For a glimpse of The Sublime, see a British waterfall this Easter

I sometimes wonder why we pay so little attention to what sooner or later some landscape bureaucrat is going to call “our waterfall resource”

As tomorrow is March the first, and thank the Lord and all that’s holy, the first day of spring (at least in Met Office terms – in astronomical terms you’ll have to wait another three weeks for the vernal equinox), there are a number of aspects of the natural world which we can now keenly anticipate.

I could mention wheatears, the first migrant birds to return, the epitome of bounce, bouncing around the uplands, or brimstones, butterflies so brilliant yellow they seem a detached piece of sunlight, or celandines, the pioneer wild flowers, lighting the way in the dark grass for everything else to follow, all of them highlights of March – but I won’t. I’m going to talk about waterfalls.

I sometimes wonder why we pay so little attention to what sooner or later some landscape bureaucrat is going to call “our waterfall resource”. I suppose it’s because it’s fairly sparse: waterfalls are something we don’t have an awful lot of in Britain, like revolutions, or Baroque architecture. But we do have enough, at least in the north and the west, for them to be reasonably accessible, and March is generally the best month to see them, as snowmelt has swollen the upland rivers where they are usually found.

I defy anyone not to be stirred by a waterfall, seen close up. The Romantic movement had a premise to explain why we were so moved: the theory of The Sublime, the idea that aspects of nature which exhibited terrifying wildness, force or scale awed us, and so appealed to us, more than any others. Few people other than literary scholars speak of The Sublime these days – do you mention it down the pub? – but it remains the case that even now, there is something primally exciting about large volumes of tumbling water. Can you disagree?

I personally find waterfalls among the highlights of the landscape. I have known two British ones closely, the first being Pistyll Rhaeadr, which is in the Berwyn Mountains of North Wales. (Quick digression: the Berwyns are inspiring. Mass tourism shoots past them on the way to Snowdonia, so the great upland plateau, which rises to more than 2,500ft, feels like a true wilderness. It is cut by two lovely valleys, of the rivers Ceiriog and Tanat, and on an isolated tributary of the Tanat is Sycarth, site of the home of Owain Glyndwr, the last independent Prince of Wales – one of the most hidden and atmospheric corners of the kingdom.)

Pistyll Rhaeadr is at the top of the valley of another tributary of the Tanat, called the Rhaeadr; it is a spectacular 240ft high, which makes it higher than Niagara. It is a glorious place, and seems far too imposing for Britain. The other waterfall I have known well is much more intimate – Aira Force, on the banks of Ullswater, which plummets down through its woods making rainbows as it goes; the point where its stream enters the lake is thought to be where Wordsworth saw his daffodils (that time when he was wandering lonely as a cloud).

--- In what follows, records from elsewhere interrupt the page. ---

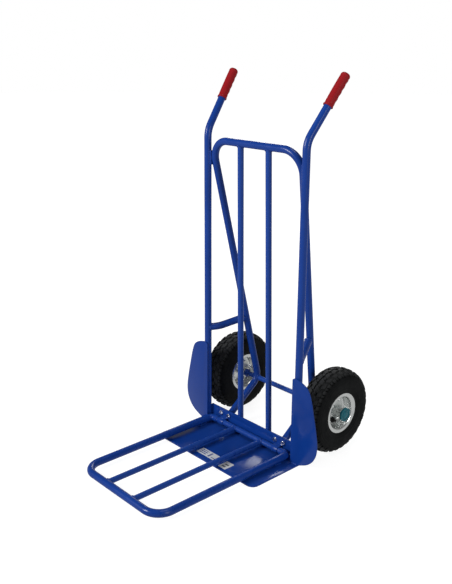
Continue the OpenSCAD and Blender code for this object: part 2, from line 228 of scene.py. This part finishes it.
def zinc(name, tint, rough_lo, rough_hi, spangle=160.0):
    m = Mat(name, Metallic=1.0, Specular_IOR_Level=0.5)
    v = m.voronoi(spangle)
    c = m.mix(m.spread(v.outputs["Color"], 0.0, 0.14, 0.2, 0.9), tint, tuple(x * 0.78 for x in tint))
    stain = m.spread(m.noise(26.0, 6.0, 0.7), 0.0, 0.24, 0.52, 0.75)
    c = m.mix(stain, c, tuple(x * 0.62 for x in tint))
    fine = m.spread(m.noise(900.0, 2.0), 0.0, 0.12, 0.55, 0.75)
    c = m.mix(fine, c, tuple(x * 0.7 for x in tint))
    m.color(c)
    m.rough(m.spread(m.noise(70.0, 5.0, 0.7), rough_lo, rough_hi))
    n = m.bump(m.noise(300.0, 3.0), 0.015, 0.0003)
    m.bump(m.noise(45.0, 2.0), 0.02, 0.0008, n)
    return m.m


def rubber(name, base, pale, rough=0.62, grain=700.0, strength=0.35, dusty=0.5, spec=0.35):
    m = Mat(name, Specular_IOR_Level=spec)
    c = m.mix(m.spread(m.noise(9.0, 5.0, 0.65), 0.0, dusty, 0.45, 0.75), base, pale)
    c = m.mix(m.spread(m.noise(grain, 2.0), 0.0, 0.4, 0.5, 0.8), c, pale)
    m.color(c)
    m.rough(m.spread(m.noise(55.0, 4.0), rough - 0.10, rough + 0.14))
    n = m.bump(m.noise(grain, 3.0), strength, 0.0004)
    m.bump(m.noise(90.0, 3.0), strength * 0.6, 0.0008, n)
    return m.m


BLUE = (0.0060, 0.0440, 0.272)
M_FRAME = paint("blue_powder_coat", BLUE, (0.0042, 0.0370, 0.238), (0.0080, 0.0510, 0.302))
M_PLATE = paint("blue_powder_coat_sheet", (0.0052, 0.0410, 0.258), (0.0038, 0.0345, 0.226), (0.0072, 0.0480, 0.288), 0.35, 0.12, 0.22, 0.24)
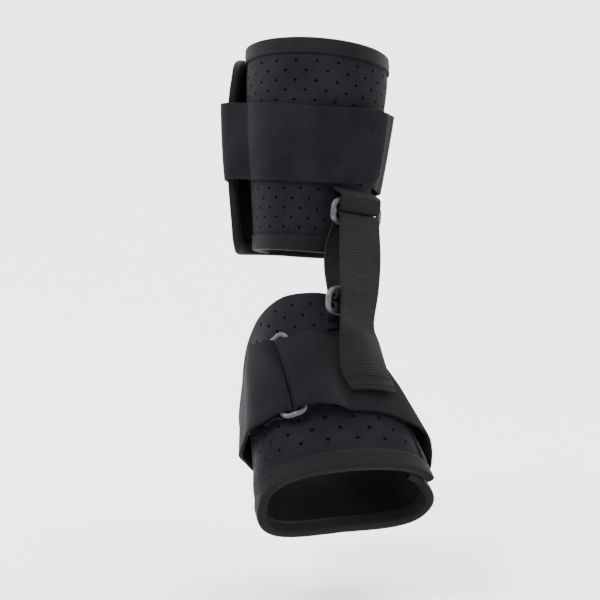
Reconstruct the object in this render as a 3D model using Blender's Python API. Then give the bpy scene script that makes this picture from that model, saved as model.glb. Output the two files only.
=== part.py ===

But, of course, there are far more than these two, and this month, Walk magazine, the journal of The Ramblers, the walking charity, has produced a fascinating guide to 10 of the best. It includes Pistyll Rhaeadr (though not Aira Force) and also looks at some quite spectacular falls, such as Gaping Gill, inside its 300ft deep limestone cavern in Yorkshire, the Fairy Pools on Skye, and High Force on the Tees in County Durham.

All will probably be at their best in the coming month, with spuming cascades. You could do worse than make a trip to a British waterfall the object of your Easter holiday. You’ll enter into some of our most transfixing landscapes. You’ll be primally excited. And you may even be able to come back to your local pub and accost the landlord with a wholly unaccustomed question: “’Ere Reg – what d’you think about The Sublime, then?”